In quanto a polemiche ne hai sollevate perfino con la Chiesa ortodossa al tempo di «Balkan Bazar» dove tu interpretavi un prete connivente con il taffico di salme
Mi sembra che furono 147 i preti che inviarono una lettera di protesta al primo ministro e anche al Mibact. Proprio per questo motivo la gente è corsa in massa a vedere il film che era una commedia balcanica e lo passano spesso in televisione
In quel caso si trattava dei confini balcanici, in questo caso del traffico di rifiuti tossici di problematiche che attraversano vari stati fino alla Romania, all’Ungheria
Cerco di fare film dallo sguardo più universale che toccano problemi non solo albanesi
Raccontami la storia della fondazione del partito democratico
Io ero un rappresentante dei professori universitari. Quando siamo tornati dall’incontro con Alia abbiamo fondato il partito democratico contro il partito che era intoccabile e a cui si sono poi aggiunti altri intellettuali. Mi sono accorto immediatamente come tutti cercavano a quel punto di afferrare un pezzo di potere, di trovare il «posto». Ho in mente una scena indimenticabile, quella della telefonata che doveva arrivare dalla Voice of America e la corsa di tutti verso quel telefono nero. Rispondere per primi era come affermare il potere. E Berisha era sempre quello che rispondeva per primo. Prima o poi ne farò un film a partire proprio da quella scena.

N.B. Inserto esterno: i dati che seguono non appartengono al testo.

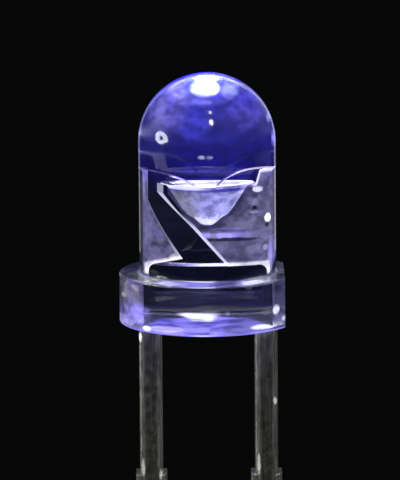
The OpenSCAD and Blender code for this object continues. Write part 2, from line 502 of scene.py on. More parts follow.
# Patches of painted light seen from the front, among them painted highlights and painted
# reflections. In millimetres: centre across and up, reach across and up, colour.
PAINTED_LIGHT_PATCHES = [
    ((-0.86, 4.86), (0.62, 0.62), (0.085, 0.072, 0.26)),
    ((0.80, 4.80), (0.60, 0.55), (0.050, 0.042, 0.24)),
    ((0.33, 5.20), (0.42, 0.20), (0.060, 0.050, 0.55)),
    ((-0.34, 5.08), (0.52, 0.24), (0.110, 0.100, 0.38)),
    ((-0.04, 5.235), (0.37, 0.185), (2.4, 3.0, 3.4)),
    ((0.02, 5.40), (0.50, 0.10), (0.0, 0.0, 0.60)),
    ((0.50, 5.19), (0.24, 0.20), (0.28, 0.32, 0.22)),
    ((-0.58, 5.19), (0.22, 0.20), (0.17, 0.18, 0.06)),
    ((-0.24, 4.50), (0.42, 0.55), (0.018, 0.018, 0.26)),
    ((0.10, 3.45), (1.10, 0.45), (0.004, 0.002, 0.13)),
    ((-0.12, 3.835), (0.10, 0.055), (0.44, 0.44, 0.52)),
    ((0.05, 3.835), (0.09, 0.050), (0.44, 0.44, 0.52)),
    ((1.34, 4.56), (0.07, 0.15), (0.32, 0.30, 0.70)),
    ((1.45, 4.08), (0.07, 0.22), (0.28, 0.24, 0.80)),
    ((1.41, 1.64), (0.11, 0.38), (0.16, 0.14, 0.55)),
    ((-1.05, 1.09), (0.62, 0.055), (0.27, 0.27, 0.20)),
    ((1.05, 1.10), (0.55, 0.07), (0.16, 0.17, 0.22)),
    ((-1.50, 0.38), (0.34, 0.28), (0.17, 0.14, 0.52)),
    ((-1.82, 0.12), (0.24, 0.16), (0.30, 0.26, 0.55)),
    ((-1.66, 0.80), (0.30, 0.30), (0.09, 0.075, 0.06)),
    ((-1.83, 0.70), (0.07, 0.07), (0.26, 0.25, 0.26)),
    ((-1.58, 0.94), (0.14, 0.09), (0.26, 0.23, 0.24)),
    ((-1.32, 0.09), (0.11, 0.09), (2.0, 2.0, 2.2)),
    ((1.47, 0.47), (0.09, 0.13), (1.7, 1.7, 1.9)),
    ((1.64, 0.24), (0.06, 0.08), (0.8, 0.8, 0.9)),
    ((1.25, 0.46), (0.16, 0.09), (0.13, 0.13, 0.17)),
    ((0.42, 0.50), (0.07, 0.06), (0.12, 0.13, 0.20)),
    ((0.02, 0.56), (0.24, 0.05), (0.05, 0.05, 0.05)),
]
print(len(PAINTED_LIGHT_PATCHES), "patches of light in the casting")


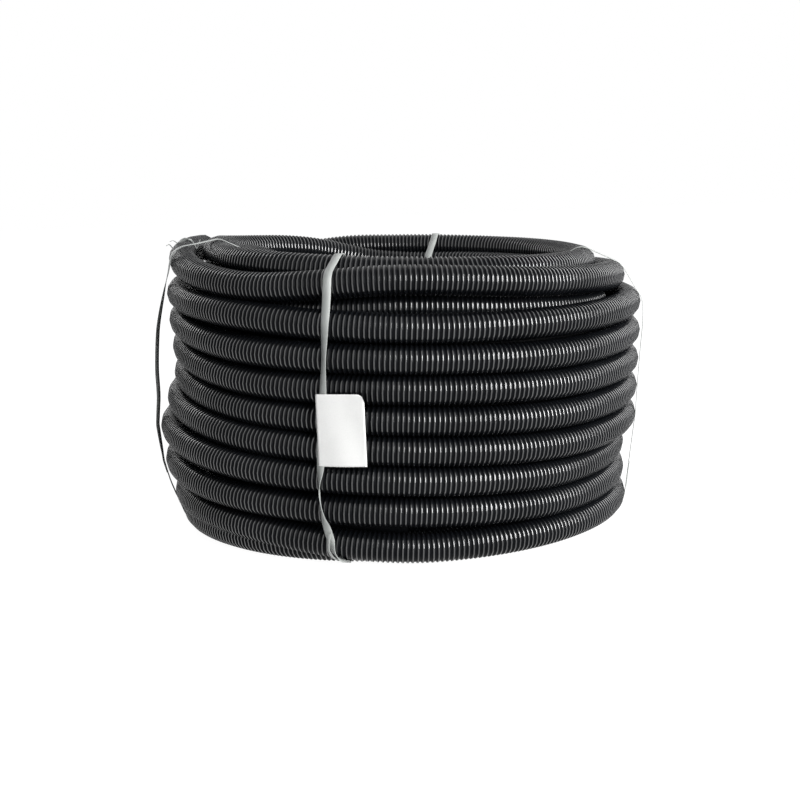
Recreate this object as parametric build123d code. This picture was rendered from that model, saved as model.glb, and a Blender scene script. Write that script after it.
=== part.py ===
# A strapped coil of black corrugated plastic conduit, standing on its end.
# Millimetres, +Z up along the coil's axis, origin on the floor at the middle of the coil.
# The photograph looks along +Y, so the front of the coil is at -Y.
# Azimuths are in degrees from the front, growing towards +X.
import os
from math import cos, hypot, pi, radians, sin, sqrt

from build123d import *

# Conduit
conduit_diameter = 32.0
turn_gap = 0.8  # between neighbouring turns of one layer

# Coil
coil_bore_diameter = 320.0
layer_count = 4
full_rows = 8  # close rows of the outer layer, under the top turn
top_turn_gap = 10.0  # open groove between the highest close row and the loose top turn
top_turn_inset_width = 10.0  # the top turn is wound a little smaller than the rows under it
top_slope = 25.0  # degrees that the loose top turns go down towards the bore
groove_fill = 4.0  # how far the grooves between turns are closed, past the turns' middles

# Straps
strap_width = 9.0
strap_thickness = 0.7
strap_clearance = 0.4
strap_weld_length = 32.0
strap_weld_height = 20.0  # lower end of the weld above the floor
strap_azimuths = {"strap_front": -17.0, "strap_right": 80.0, "strap_back": 168.0, "strap_left": -82.0}
loose_strap = "strap_left"
loose_strap_arch_height = 18.0  # how far the loose strap stands off the top turn

# Label, an A7 sheet folded round the front strap and glued to itself
label_sheet_width = 105.0
label_height = 74.0
label_paper = 0.2
label_bottom = 110.0
label_corner = 8.0  # cut off the flag's lower free corner
label_clearance = 0.1

turn_radius = conduit_diameter / 2
turn_pitch = conduit_diameter + turn_gap
layer_step = sqrt(conduit_diameter**2 - (turn_pitch / 2) ** 2)  # each layer lies in the last one's grooves
rest_height = strap_thickness + strap_clearance  # the straps' lower runs carry the coil


def layer_radius(layer):
    """Radius of a layer's centreline, counted from 1 at the bore."""
    return coil_bore_diameter / 2 + turn_radius + (layer - 1) * layer_step


def row_height(layer, row):
    """Height of a turn's middle, with rows counted from 0 at the floor."""
    raised = (layer_count - layer) % 2  # every other layer lies half a turn higher
    return rest_height + turn_radius + (row + raised / 2) * turn_pitch


def nested(low, high):
    """Middle of a turn that lies against two others, on their left as seen from the low one to the high one."""
    span = hypot(high[0] - low[0], high[1] - low[1])
    reach = sqrt(conduit_diameter**2 - (span / 2) ** 2)
    across = ((low[1] - high[1]) / span, (high[0] - low[0]) / span)
    middle = ((low[0] + high[0]) / 2, (low[1] + high[1]) / 2)
    return (middle[0] + reach * across[0], middle[1] + reach * across[1])


def close_rows(layer):
    """Middles of a layer's close turns, from the lowest up. The innermost layer ends one row short."""
    rows = full_rows - 1 if layer == 1 else full_rows
    return [(layer_radius(layer), row_height(layer, row)) for row in range(rows)]


def top_turns():
    """Middles of the loose turns side by side on top, from the outside inwards."""
    highest_row = close_rows(layer_count)[-1]
    outer = (highest_row[0] - top_turn_inset_width, highest_row[1] + turn_pitch + top_turn_gap)
    second = nested(nested(highest_row, outer), outer)
    inward = conduit_diameter * cos(radians(top_slope))
    down = conduit_diameter * sin(radians(top_slope))
    others = [(second[0] - turn * inward, second[1] - turn * down) for turn in range(1, layer_count - 2)]
    return [outer, second] + others


def surface_turns():
    """Middles of the turns that show, round the section: up the outside, over the top, down the bore."""
    outside = close_rows(layer_count)
    bore = close_rows(1)[::-1]
    top = top_turns()
    outside_groove = nested(outside[-1], top[0])
    bore_groove = nested(top[-1], bore[0])
    underside = [close_rows(layer)[0] for layer in range(2, layer_count)]
    return outside + [outside_groove] + top + [bore_groove] + bore + underside


def coil_section(turns):
    """The coil's section: a round lobe for each turn that shows, on a core that closes the grooves behind them."""
    core = offset(make_face(Polyline(*turns, close=True)), groove_fill, kind=Kind.ARC)
    return core + [Pos(*turn) * Circle(turn_radius) for turn in turns]


def make_coil(turns):
    """The conduit as it is wound: one turned solid with its bore."""
    return revolve(Plane.XZ * coil_section(turns), Axis.Z)


def strap_band(turns, inside, outside):
    """Section of a tight band round the turns, between two distances from them."""
    middles = make_hull(Polyline(*turns, close=True).edges())
    return (offset(middles, turn_radius + outside, kind=Kind.ARC)
            - offset(middles, turn_radius + inside, kind=Kind.ARC))


def make_strap(turns, azimuth):
    """A flat strap round the coil's section, with its ends lapped and welded low on the outside."""
    lap_start = strap_clearance + strap_thickness
    loop = strap_band(turns, strap_clearance, lap_start)
    weld_middle = (layer_radius(layer_count) + turn_radius, strap_weld_height + strap_weld_length / 2)
    weld_window = Pos(*weld_middle) * Rectangle(turn_radius, strap_weld_length)
    lap = strap_band(turns, lap_start, lap_start + strap_thickness) & weld_window
    strap = extrude(Plane.XZ * (loop + lap), strap_width / 2, both=True)
    return Rot(0, 0, azimuth - 90) * strap


def make_label():
    """A folded paper flag: a sleeve round the front strap, and glued leaves that lie along the coil."""
    coil_radius = layer_radius(layer_count) + turn_radius
    leaf_radius = coil_radius + label_clearance
    flag_angle = (label_sheet_width / 2 - strap_width / 2) / coil_radius
    reach = coil_radius + conduit_diameter
    wedge = make_face(Polyline((0, 0), (reach, 0), (reach * cos(flag_angle), reach * sin(flag_angle)), close=True))
    leaves = (Circle(leaf_radius + 2 * label_paper) - Circle(leaf_radius)) & wedge
    pocket_width = strap_width + 2 * label_clearance
    pocket_outside = coil_radius + strap_clearance + strap_thickness + label_clearance
    pocket_depth = pocket_outside - leaf_radius - label_paper
    pocket = Pos(pocket_outside - pocket_depth / 2, 0) * Rectangle(pocket_depth, pocket_width)
    sleeve = Pos(pocket_outside - pocket_depth / 2, 0) * Rectangle(
        pocket_depth + 2 * label_paper, pocket_width + 2 * label_paper)
    flag = extrude(leaves + sleeve - pocket, label_height)
    corner = Rot(0, 0, flag_angle * 180 / pi) * Pos(leaf_radius, 0, 0) * Rot(45, 0, 0) * Box(
        turn_radius, label_corner * sqrt(2), label_corner * sqrt(2))
    return Rot(0, 0, strap_azimuths["strap_front"] - 90) * Pos(0, 0, label_bottom) * (flag - corner)


def conduit_length():
    """Length of the whole conduit in metres, with the turns hidden inside the coil."""
    close_turns = [turn for layer in range(1, layer_count + 1) for turn in close_rows(layer)]
    return 2 * pi * sum(radius for radius, height in close_turns + top_turns()) / 1000


turns = surface_turns()
outer_top_turn = top_turns()[0]
arch_top = (outer_top_turn[0], outer_top_turn[1] + loose_strap_arch_height)

parts = {"conduit_coil": make_coil(turns), "label": make_label()}
for name, azimuth in strap_azimuths.items():
    held = turns + [arch_top] if name == loose_strap else turns
    parts[name] = make_strap(held, azimuth)

os.makedirs("parts", exist_ok=True)
for name, part in parts.items():
    export_step(part, f"parts/{name}.step")
print(f"conduit about {conduit_length():.1f} m long")
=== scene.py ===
from math import pi, radians

import bpy
import numpy as np
from mathutils import Euler, Matrix, Vector


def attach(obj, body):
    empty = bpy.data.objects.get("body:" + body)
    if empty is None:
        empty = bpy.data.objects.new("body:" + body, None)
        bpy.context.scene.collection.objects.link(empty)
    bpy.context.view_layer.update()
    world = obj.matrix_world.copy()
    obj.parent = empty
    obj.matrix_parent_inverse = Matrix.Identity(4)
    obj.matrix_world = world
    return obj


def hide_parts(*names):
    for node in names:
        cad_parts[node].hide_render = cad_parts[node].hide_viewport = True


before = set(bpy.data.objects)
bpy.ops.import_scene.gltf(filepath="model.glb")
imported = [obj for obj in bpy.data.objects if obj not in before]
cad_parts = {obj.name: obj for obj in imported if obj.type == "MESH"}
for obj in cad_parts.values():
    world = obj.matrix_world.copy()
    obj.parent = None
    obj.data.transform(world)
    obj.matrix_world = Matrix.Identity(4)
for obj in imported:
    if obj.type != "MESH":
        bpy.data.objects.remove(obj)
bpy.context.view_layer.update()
mm = 0.001


class Wire:
    def __init__(self, tree, socket=None):
        self.tree, self.socket = tree, socket

    def node(self, kind, settings={}, sockets={}, out=0):
        made = self.tree.nodes.new(kind)
        for key, value in settings.items():
            setattr(made, key, value)
        for key, value in sockets.items():
            if isinstance(value, Wire):
                self.tree.links.new(value.socket, made.inputs[key])
            else:
                made.inputs[key].default_value = value
        return Wire(self.tree, made.outputs[out]) if len(made.outputs) else None

    def sum(self, how, a, b):
        return self.node("ShaderNodeMath", {"operation": how}, {0: a, 1: b})

    def __add__(self, other):
        return self.sum("ADD", self, other)

    def __radd__(self, other):
        return self.sum("ADD", other, self)

    def __sub__(self, other):
        return self.sum("SUBTRACT", self, other)

    def __rsub__(self, other):
        return self.sum("SUBTRACT", other, self)

    def __mul__(self, other):
        return self.sum("MULTIPLY", self, other)

    def __rmul__(self, other):
        return self.sum("MULTIPLY", other, self)

    def mix(self, low, high):  # this value blends two colours
        return self.node("ShaderNodeMix", {"data_type": "RGBA"}, {0: self, 6: low, 7: high}, out=2)

    def clamp(self, low, high):  # this value's range low to high, spread over 0 to 1
        return self.node("ShaderNodeMapRange", {}, {0: self, 1: low, 2: high})


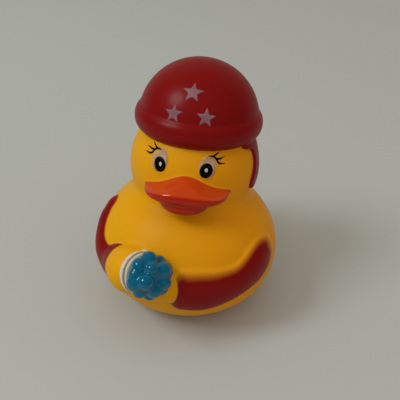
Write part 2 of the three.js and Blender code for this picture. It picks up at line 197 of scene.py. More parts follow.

In «Broken» il tuo personaggio rappresenta una immagine di uomo del passato vecchio stampo con una dirittura morale.
Sono cresciuto in una famiglia dove mio nonno partigiano era diventato responsabile della fabbrica del pane e dove gli operai per pranzo si portavano formaggio e pomodori da casa e prendevano il pane dalla fabbrica, mentre mio nonno se lo portava da casa perché riteneva un furto allo stato prenderlo dalla fabbrica. Questo tipo di educazione mi è rimasto impresso, quello del comunista sognatore che ha una moralità.
Ricordo che sono andato a trovare un mio amico attore iscritto come me al partito comunista e gli ho detto che avrei dovuto dimettermi perché ormai appartenevo al partito democratico. E lui non mi ha rivolto più la parola perché avevo tradito i nostri ideali, ma dopo gli anni ’90 ha ricominciato a parlarmi. Lui però è rimasto con quegli ideali. Non so se ne sono rimasti tanti, ma ci sono.
Come sei arrivato in Italia?
Negli anni 40 un ragazzo albanese venne a Roma, conobbe una ragazza e si sposarono, nacque una figlia e andarono in Albania per conoscere la famiglia. Quando arrivano i confini si chiusero all’improvviso, la moglie avrebbe potutro tornare in Italia ma il marito e la figlia no, così anche lei è stata costretta a restare. Una delle figlie di questa coppia è diventata mia moglie (la suocera, racconta, era la voce italiana di radio Albania che si sentiva tutte le sere anche dal Salento. ndr). Nel 1990 mia moglie è venuta in Italia con le figlie e anche io sono arrivato otto mesi dopo, grazie a un accordo del governo che favoriva gli italiani rimasti bloccati in Albania: ci hanno lasciato a Bassano del Grappa senza casa, senza nulla, solo con un piccolo sussidio. Per mantenere la famiglia ho fatto l’operaio in una fabbrica di caldaie.
A Bassano c’era Olmi, ma anche nel suo laboratorio ognuno doveva badare a se stesso
Infatti mi avevano lasciato lì perché ero un regista e c’era Olmi. Io ho partecipato a Ipotesi cinema come manovale, attrezzista, aiuto regista con Toni De Gregorio. Da lì è nato il film Lettere al vento. Olmi ci disse: raccontatemi le vostre storie. La stessa notte ho scritto il soggetto, l’ho anche presentato in Albania pensando che lo avrebbero accolto perché lì ero molto conosciuto, ma vinsero altri tre. L’ho presentato in Italia, ma non ci speravo perché al ministero c’erano altre 13 candidature, invece è stato accettato nel 2000 e nel 2003 è uscito. Io sono uno tosto, se devo fare qualcosa la faccio. Ho provato anche con il teatro ma era più difficile forse per via della lingua e per il fatto che non potevo allontanarmi dalla fabbrica. Lo spettacolo Fantaghirò ha girato per tutta l’Italia.
Una cosa che colpisce nel film è la grande abbondanza di armi a disposizione di tutti
Nel ’97 è scoppiata la rivolta contro le finanziarie, è stata come una guerra civile, hanno aperto i magazzini delle armi, sono stati rubati kalashnikov, pistole, bombe, addirittura i carri armati, perfino aerei trascinati fuori con le corde. Ora c’è un’infinità di armi che circolano, ancora oggi le trovi facilmente. Oltre al grande commercio di armi che c’è stato in Albania.
In questo vi siete allineati velocemente agli Usa
Qualcosa di diverso c’è. Oggi ci sono attentati con il tritolo, lo compri con il cellulare. Sono attentati mafiosi, vendette.
La legge della montagna?
Piuttosto la sua trasformazione, una complicatissima rete di regole applicate alla vita moderna.